First, as highlighted in a recent Center for Universal Education working paper, the U.S. government has substantial strengths in education work in countries affected by fragility, particularly with respect to the level of resources dedicated and technical expertise. Both within the U.S. government and among the non-government organizations with which it partners, there are many highly-qualified technical experts who are at the forefront of post-crisis educational recovery. Both USAID and its partners have years of experience working on the ground in post-disaster situations and have cultivated agency-wide tools to utilize in these situations. These are exactly the types of skills that are needed in Haiti today. This demonstrated comparative advantage in the field of education in situations of crisis worldwide should be leveraged in Haiti.

Second, USAID’s EQUIP2 program that focuses on educational policy, systems development and management has demonstrated the U.S.’s success at improving quality education by facilitating access to technical expertise and resources. John Gillies has authored a report, publication pending, on long-term education reform based on case studies in five countries provides evidence on the challenges of system reform, highlighting the need for political will and institutional commitment, the role that outside forces place in “creating space” within the system for significant reform, and the importance of focusing on sustained system improvement over the sustainability of specific activities.[12]

Finally, recent education reforms in New Orleans after Hurricane Katrina offer an example of how a fundamentally different education system can be built in the wake of a disaster. Before Katrina, New Orleans’ public school district was viewed as one of the worst urban public school districts in the country with 6 out of 10 schools deemed academically unacceptable. Nearly five years after the storm, New Orleans now has a mixed system of schools, which includes 37 traditional schools and 51 charter schools. School leaders and district administrators have cited rising student achievement as the main success of public education over the last few years and voters and parents have expressed support for the major education reforms, including the state takeover of public schools and the expansion of charter schools.[13] Paul Vallas, who headed up the school systems in Chicago and Philadelphia before being recruited as superintendent of the Louisiana Recovery School District, has partnered with the First Lady and Congressman Chaka Fattah (D-PA) to share lessons learned from New Orleans to assist in Haiti’s effort to increase access to quality publicly-funded education for all.

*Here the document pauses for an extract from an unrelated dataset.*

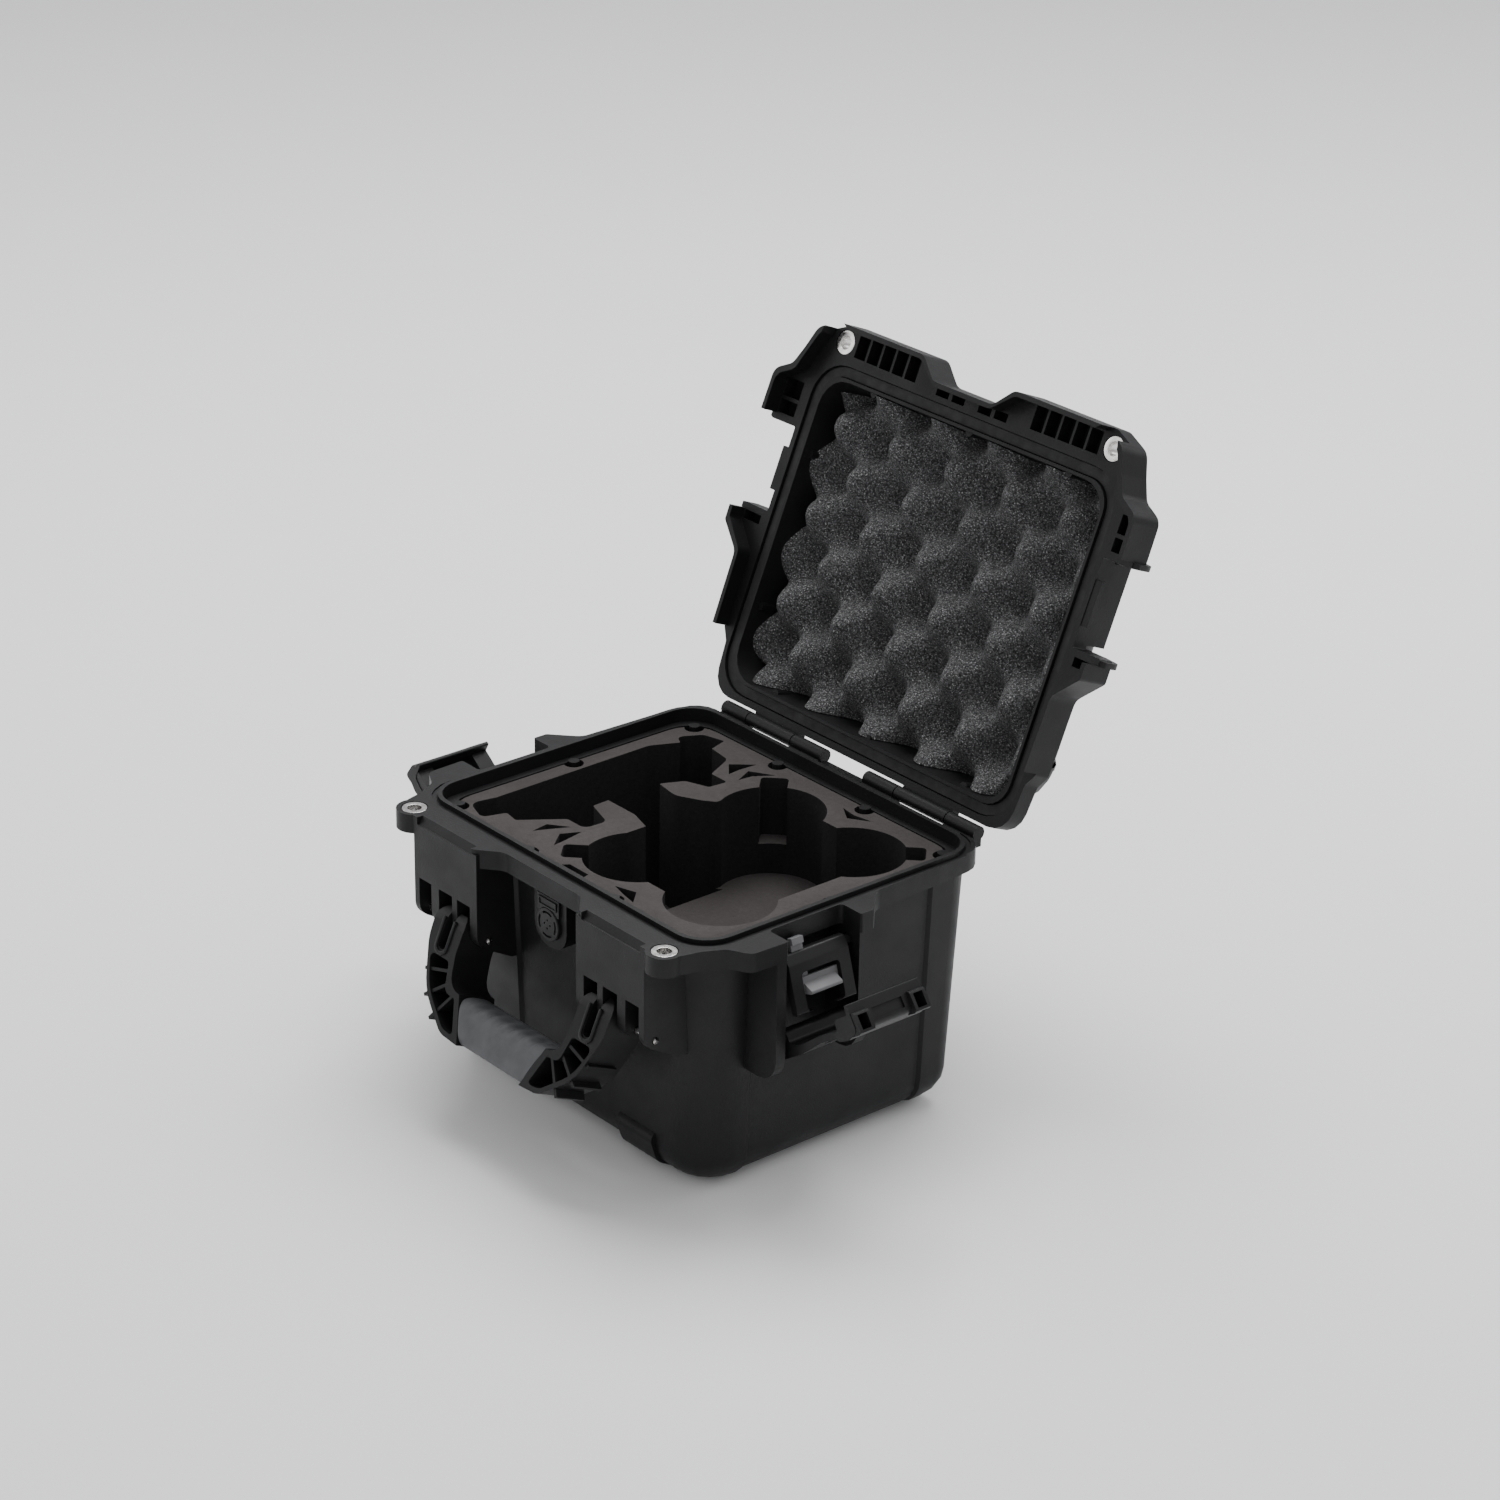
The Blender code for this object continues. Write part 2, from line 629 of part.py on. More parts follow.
def lid_outline(inset=0.0):
    """The skirt that wraps round the base's flange, or its inner side when inset."""
    d = inset
    return rounded(both_sides([
        (26.0 - d * 0.4, -119.5 + d, 8),
        (40.0 + d * 0.4, -132.2 + d, 8),
        (116.0 - d * 0.4, -132.2 + d, 8),
        (133.0 - d, -124.8 + d * 0.7, 10),
        (139.0 - d, -110.0 + d * 0.3, 12),
        (145.0 - d, -98.0 + d, 8),
        (159.0 - d, -91.0 + d, 8),
        (159.5 - d, BAY_FRONT[1] - 0.5 - d, 1.5),
        (136.6 - d, BAY_FRONT[1] - 0.7 - d, 1.0),
        (136.6 - d, BAY_BACK[0] + 0.7 + d, 1.0),
        (159.5 - d, BAY_BACK[0] + 0.5 + d, 1.5),
        (159.5 - d, 8.4 - d, 3),
        (142.4 - d, 24.0 - d * 0.5, 8),
        (141.4 - d, 72.0, 3),
        (136.0 - d, 80.0, 4),
        (133.5 - d, 112.0 - d, 16),
        (60.0, 112.0 - d, 0),
    ]), 4)


def lid_inside():
    steps = 3
    radius = 12.0
    sections = [(rounded_box(123.5, 98.5, 19), PARTING - 1)]
    for i in range(steps + 1):
        turn = math.radians(90 * i / steps)
        inset = radius * (1 - math.cos(turn))
        z = LID_CAVITY_TOP - 3 - radius * (1 - math.sin(turn))
        sections.append((rounded_box(119.5 - inset, 94.5 - inset, 20 - inset * 0.6), z))
    return loft(sections)


def lid_fin(low, high):
    """A thin ear that guards the end of the latch bar."""
    side = rounded([(130.0, 161.0, 0), (162.5, 161.0, 3), (162.5, 177.0, 9), (146.0, 181.0, 4), (130.0, 181.0, 0)], 4)
    return prism([side], low, high, plane="XZ")


def skirt_pockets():
    """The hollows between the ribs of the skirt, open towards the base."""
    top = LID_WEB_TOP - 2.5
    pockets = []
    for i in range(5):
        x = 50.5 + 11.6 * i
        pockets.append(((x, x + 9.8), (-128.6 + 0.15 * i, -113.5 - 0.15 * i)))
    for i in range(2):
        x = 6.0 + 14.0 * i
        pockets.append(((x, x + 11.0), (-116.9 + 0.2 * i, -111.2 - 0.2 * i)))
    for y in ((-88.0, -76.5), (-74.0, -65.5), (-1.0, 4.8)):
        pockets.append(((140.5, 155.5), y))
    boxes = []
    for x, y in pockets:
        boxes += on_both_sides(lambda x=x, y=y: box(x, y, (PARTING - 3, top)))
    return boxes


def lid_screw_bosses():
    places = [(86.0, -97.9), (0.0, -97.9), (-86.0, -97.9), (122.7, -48.0), (-122.7, -48.0)]
    places += [(122.7, 52.0), (-122.7, 52.0), (86.0, 97.9), (0.0, 97.9), (-86.0, 97.9)]
    return [cylinder("Z", 166.0, 180.0, 2.9, x, y, 12) for x, y in places]


def lid_shell():
    shell = prism([lid_outline()], LID_SKIRT_BOTTOM, LID_WEB_TOP)
    cut(
        shell,
        prism([lid_outline(SKIRT_WALL)], LID_SKIRT_BOTTOM - 5, PARTING),
        box((-170, 170), (71.0, 130), (LID_SKIRT_BOTTOM - 5, PARTING)),
        *on_both_sides(lambda: box((132.0, 165.0), (-64.6, -1.4), (LID_SKIRT_BOTTOM - 5, PARTING))),
        *on_both_sides(
            lambda: cylinder("Z", LID_SKIRT_BOTTOM - 5, PARTING, EYELET_BOSS_R + 1, EYELET_X, EYELET_Y - 0.3, 28)
        ),
    )
    additions = [lid_dome()]
    for low, high in ((BAY_FRONT[1] - 4.6, BAY_FRONT[1] - 1.2), (BAY_BACK[0] + 1.2, BAY_BACK[0] + 4.6)):
        additions += on_both_sides(lambda low=low, high=high: lid_fin(low, high))
    additions += on_both_sides(lambda: box((130.0, 141.6), (BAY_MID - 14, BAY_MID + 14), (PARTING + 0.5, 164.1)))
    additions += on_both_sides(lambda: box((116.0, 136.1), (BAY_MID - 25, BAY_MID + 25), (166.0, 188.0)))
    for sx in (-1, 1):
        for sy in (-1, 1):
            pad = [(56.0, 49.0, 6), (98.0, 46.0, 6), (98.0, 72.0, 12), (80.0, 79.0, 8), (56.0, 76.0, 6)]
            pad = rounded([(sx * x, sy * y, r) for x, y, r in pad], 3)
            additions.append(prism([pad], LID_TOP - 6, LID_TOP))
    for low, high in LID_KNUCKLES:
        additions.append(cylinder("X", low, high, KNUCKLE_R, HINGE_Y, HINGE_Z, 16))
        additions.append(box((low + 0.4, high - 0.4), (106, HINGE_Y + 1), (HINGE_Z + 1.6, HINGE_Z + 8)))
    combine(shell, additions, "UNION", "MANIFOLD")
    hollows = [
        lid_inside(),
        prism([
            rounded_box(RIM_X + 2.2, RIM_Y + 2.2, RIM_R + 2.2, 6),
            rounded_box(RIM_X - RIM_WIDTH - 2.2, RIM_Y - RIM_WIDTH - 2.2, RIM_R - RIM_WIDTH - 2.2, 6),
        ], PARTING - 2, 165.2),
        *skirt_pockets(),
    ]
    combine(shell, hollows, "DIFFERENCE", "MANIFOLD")
    combine(shell, lid_screw_bosses(), "UNION", "MANIFOLD")
    combine(shell, lid_holes(), "DIFFERENCE", "MANIFOLD")
    return keep(shell, "lid_shell", "shell_black", LID)


def lid_holes():
    holes = [cylinder("X", low - 0.5, high + 0.5, HINGE_PIN_R + GAP, HINGE_Y, HINGE_Z, 14) for low, high in HINGE_PINS]
    for make in (
        lambda: cylinder("Z", 140, 180, EYELET_HOLE_R + GAP, EYELET_X, EYELET_Y, 28),
        lambda: cylinder("Z", 140, PARTING + 1.3, EYELET_FLANGE_R + 0.4, EYELET_X, EYELET_Y, 28),
    ):
        holes += on_both_sides(make)
    return holes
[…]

The devastation of the earthquake has opened a window of opportunity for the next generation of Haitians to break the cycle of inter-generational poverty that plagues a majority of citizens. What type of education system Haiti decides to implement in order to ensure that all its children and youth have equitable access to a quality education ultimately will be up to the government. However, the United States has the technical capacity and financial resources to set Haiti up for success and should strongly continue its support. Reducing  U.S. support of education could send the wrong message to other donors about the viability of education reform in Haiti and a gap in support to education will have a significant impact on the rest of Haiti’s development, including the United States’ stated strategic priorities of energy, agriculture and health. The supplemental appropriations bill should explicitly include support for education to leverage the U.S.’s comparative advantage in this field. Further, the U.S. should come to the international donors’ conference on March 31 ready to strongly support the government of Haiti’s plans for redevelopment of the education sector. Without strong donor financial and technical support, these ambitious education reforms will languish. However, with the Haitian government in the lead and close collaboration among the United States and other international donors, it is possible for Haiti to use this devastating tragedy to finally establish a quality, inclusive, publicly-funded education system.

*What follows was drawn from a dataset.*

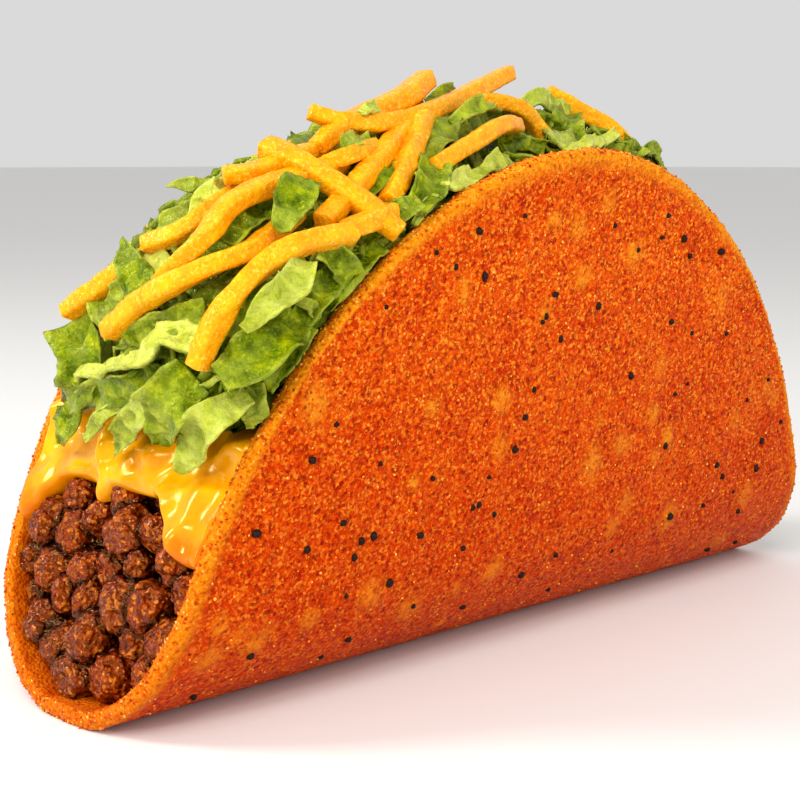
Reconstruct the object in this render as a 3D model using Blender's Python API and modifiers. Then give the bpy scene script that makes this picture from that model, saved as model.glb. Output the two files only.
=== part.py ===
"""A filled hard-shell taco, standing on its fold. Metres, +X along the fold, +Y across it, +Z up.

Run with: blender --background --python part.py
The origin is the middle of the flat spot under the fold. The shell is one oval corn sheet bent round the
X axis. The fillings are layers that run from one open end to the other: minced beef in the fold, cheese
sauce over it and down both ends, shredded lettuce heaped above, and cheese shreds across the top.
"""

import math

import bmesh
import bpy
import numpy as np
from mathutils import noise, Vector

# The shell: an oval sheet, 140 mm along the fold by 170 mm across it before it was bent.
SHELL_LENGTH = 0.140
SHEET_SPAN = 0.170
SHEET_ROUNDNESS = 1.93  # exponent of the sheet's outline, where 2 is a true ellipse
SHELL_THICKNESS = 0.0024
FOLD_RADIUS = 0.0214  # outside of the bend
WALL_LEAN = math.radians(5.4)  # where the bend ends and the wall begins
WALL_SPREAD = 1.6  # how fast the wall leans further out, in radians for each metre of wall
REST_HALF_WIDTH = 0.0055  # half of the flat spot that it stands on
SHELL_CELLS = (20, 36)  # along and across the fold

# The fillings. Heights are above the surface that the taco stands on.
WALL_GAP = 0.0011  # between a filling and the shell
LAYER_GAP = 0.0008  # between one filling and the next
EDGE_POWER = 24  # the higher, the sharper the fillings' edges
MIDDLE_END = 0.040  # the layers lie level this far out, and from there they change towards the open ends
BEEF_TOP = 0.031
SAUCE_DEPTH = 0.008
LETTUCE_TOP = 0.0772
LETTUCE_REACH = 0.060  # half length of the lettuce heap
LETTUCE_CROWN = 0.012  # how far the heap's middle stands above its sides
CRUMB_SIZE = 0.008
CRUMB_RELIEF = 0.004  # from the deepest gap between crumbs on an end face to the nearest crumb
SHRED_RADIUS = 0.0019
SHRED_POINTS = 8
TOP_SHRED_LIFT = 0.0024  # how far a shred that lies on others is above its place on the lettuce

# How far each filling's end stays behind the shell's rim, in the middle and beside the walls.
BEEF_SETBACK = (0.0012, 0.0026)
SAUCE_SETBACK = (-0.0005, 0.0008)

# The cheese shreds. x and y are the place of the middle, the heading turns from +X, and the bow is how far
# the middle sags sideways. Lengths in millimetres and headings in degrees. The last value is 1 for a shred
# that lies on top of others.
SHREDS = (
    # x, y, heading, length, bow, layer
    (-45, 12, 8, 32, 1, 0),
    (-40, 3, -4, 44, -3, 1),
    (-41, -9, -22, 40, 4, 0),
    (-30, 8, 10, 46, 3, 0),
    (-18, 15, 4, 40, 1, 0),
    (-20, -3, -58, 38, 0, 1),
    (-10, -8, 16, 44, 2, 0),
    (-2, 12, 14, 42, -2, 1),
    (6, 2, -40, 34, 1, 0),
    (12, 11, 0, 50, -3, 0),
    (14, -7, 32, 36, -2, 1),
    (26, -5, -8, 42, 4, 0),
    (34, 5, -34, 40, 3, 0),
    (44, -2, -10, 34, -2, 1),
)


def mm(value):
    return value / 1000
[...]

[1] Davidson, Adam and Chana Joffe-Walt. “In Haiti, A Prime Minister’s Lament.” Audio Blog post. NPR, Mar. 16, 2010.

[2] Kenyon, Peter. “Exploring The Taliban’s Complex, Shadowy Finances.” Audio Blog post. NPR. 19 Mar. 2010. Web. 19 Mar. 2010.

[3] Enquête de Morbidité, Mortalité et Utilisation des services, 2008.

[4] Wolff, Lawrence (2008). Education in Haiti: The Way Forward. PREAL at the Inter-American Dialogue. Washington, D.C.

[5] Preliminary Disaster and Needs Assessment, Haiti – Education Sector. Draft submitted on 12 March, 2010.

[6] Preliminary Disaster and Needs Assessment, Haiti – Education Sector. Draft submitted on 12 March, 2010.

[7] Preval, Elisabeth. Priorities for Education in Haiti after the Earthquake. The George Washington University, Washington, D.C. 10 Mar. 2010. Speech.

[8] Preval, Elisabeth. Priorities for Education in Haiti after the Earthquake. The George Washington University, Washington, D.C. 10 Mar. 2010. Speech.

[9] Smith, Lisa and Lawrence James Haddad (1999). “Explaining Child Malnutrition in Developing Countries: a cross-country analysis.” IFPRI Food Consumption and Nutrition Division Discussion Paper 60, Washington DC.

[10] Dilanian, Ken. “Rebuilding Will Mean Reversing Past Failures.” USA Today. Feb. 3, 2010.

[11] According to OCHA’s online Financial Tracking Services, Australia, Brazil, Bulgaria, Japan, and the United States are funding education-related projects through the current humanitarian appeal.

[12] Gillies, John, (2009). “The Power of Patience: Education System Reform and Aid Effectiveness.” Manuscript submitted for publication at AED/USAID, Washington, DC.

[13] Cowen Institute for Public Education Initiatives at Tulane University (2010). “2010 State of Public Education in New Orleans.” New Orleans, Louisiana.